* **DATASET EXCERPT**

** begin **

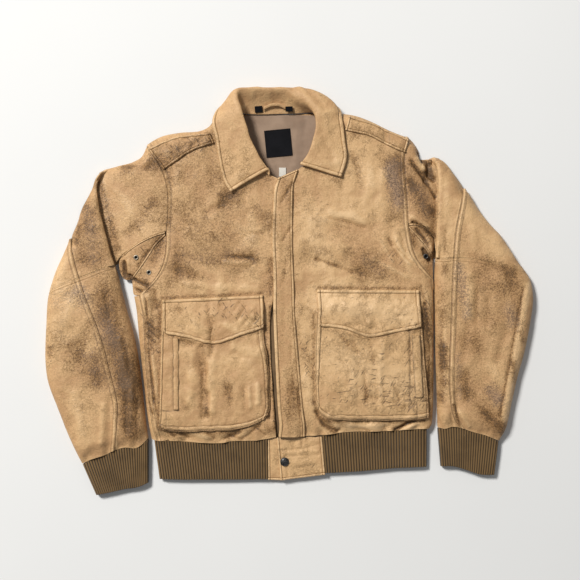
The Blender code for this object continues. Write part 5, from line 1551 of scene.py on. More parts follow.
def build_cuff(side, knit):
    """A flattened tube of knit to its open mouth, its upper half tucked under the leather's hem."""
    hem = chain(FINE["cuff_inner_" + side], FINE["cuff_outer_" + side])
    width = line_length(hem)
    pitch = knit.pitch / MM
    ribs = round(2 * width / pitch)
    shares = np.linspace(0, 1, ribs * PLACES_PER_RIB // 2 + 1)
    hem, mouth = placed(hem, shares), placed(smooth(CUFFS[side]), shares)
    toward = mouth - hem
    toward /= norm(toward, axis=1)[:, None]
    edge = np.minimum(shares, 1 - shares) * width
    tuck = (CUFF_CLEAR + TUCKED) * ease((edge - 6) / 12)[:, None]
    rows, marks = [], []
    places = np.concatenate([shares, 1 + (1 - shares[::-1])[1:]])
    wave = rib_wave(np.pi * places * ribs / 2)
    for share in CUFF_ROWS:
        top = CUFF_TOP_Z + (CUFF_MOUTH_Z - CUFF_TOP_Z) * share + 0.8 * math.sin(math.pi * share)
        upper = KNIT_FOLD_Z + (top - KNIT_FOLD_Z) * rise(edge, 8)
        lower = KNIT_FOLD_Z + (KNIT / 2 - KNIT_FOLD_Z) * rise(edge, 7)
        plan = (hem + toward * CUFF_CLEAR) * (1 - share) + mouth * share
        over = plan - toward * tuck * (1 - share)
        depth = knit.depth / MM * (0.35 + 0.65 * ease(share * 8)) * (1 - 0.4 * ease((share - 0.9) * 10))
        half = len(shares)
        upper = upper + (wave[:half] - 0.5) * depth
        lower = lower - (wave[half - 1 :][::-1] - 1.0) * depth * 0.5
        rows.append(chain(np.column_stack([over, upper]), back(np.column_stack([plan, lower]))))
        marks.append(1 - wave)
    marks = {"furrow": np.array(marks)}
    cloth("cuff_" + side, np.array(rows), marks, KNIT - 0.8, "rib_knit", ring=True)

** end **

Restate the whole listing exactly, leaving out nothing.

* **FULL SOLUTION**
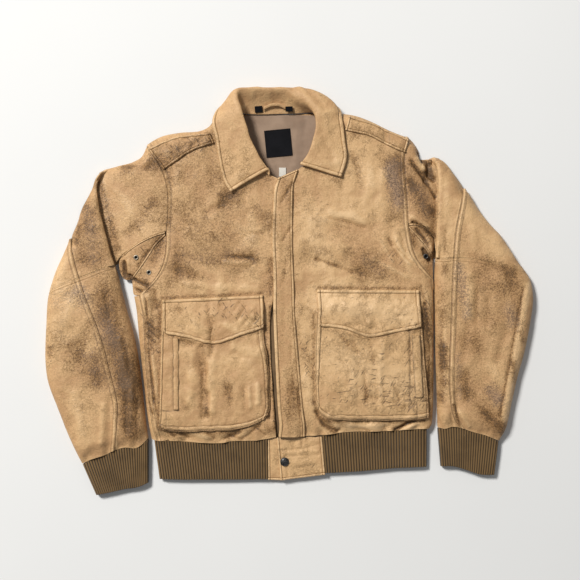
The Blender code for this object continues. Write part 5, from line 1551 of scene.py on. More parts follow.
def build_cuff(side, knit):
    """A flattened tube of knit to its open mouth, its upper half tucked under the leather's hem."""
    hem = chain(FINE["cuff_inner_" + side], FINE["cuff_outer_" + side])
    width = line_length(hem)
    pitch = knit.pitch / MM
    ribs = round(2 * width / pitch)
    shares = np.linspace(0, 1, ribs * PLACES_PER_RIB // 2 + 1)
    hem, mouth = placed(hem, shares), placed(smooth(CUFFS[side]), shares)
    toward = mouth - hem
    toward /= norm(toward, axis=1)[:, None]
    edge = np.minimum(shares, 1 - shares) * width
    tuck = (CUFF_CLEAR + TUCKED) * ease((edge - 6) / 12)[:, None]
    rows, marks = [], []
    places = np.concatenate([shares, 1 + (1 - shares[::-1])[1:]])
    wave = rib_wave(np.pi * places * ribs / 2)
    for share in CUFF_ROWS:
        top = CUFF_TOP_Z + (CUFF_MOUTH_Z - CUFF_TOP_Z) * share + 0.8 * math.sin(math.pi * share)
        upper = KNIT_FOLD_Z + (top - KNIT_FOLD_Z) * rise(edge, 8)
        lower = KNIT_FOLD_Z + (KNIT / 2 - KNIT_FOLD_Z) * rise(edge, 7)
        plan = (hem + toward * CUFF_CLEAR) * (1 - share) + mouth * share
        over = plan - toward * tuck * (1 - share)
        depth = knit.depth / MM * (0.35 + 0.65 * ease(share * 8)) * (1 - 0.4 * ease((share - 0.9) * 10))
        half = len(shares)
        upper = upper + (wave[:half] - 0.5) * depth
        lower = lower - (wave[half - 1 :][::-1] - 1.0) * depth * 0.5
        rows.append(chain(np.column_stack([over, upper]), back(np.column_stack([plan, lower]))))
        marks.append(1 - wave)
    marks = {"furrow": np.array(marks)}
    cloth("cuff_" + side, np.array(rows), marks, KNIT - 0.8, "rib_knit", ring=True)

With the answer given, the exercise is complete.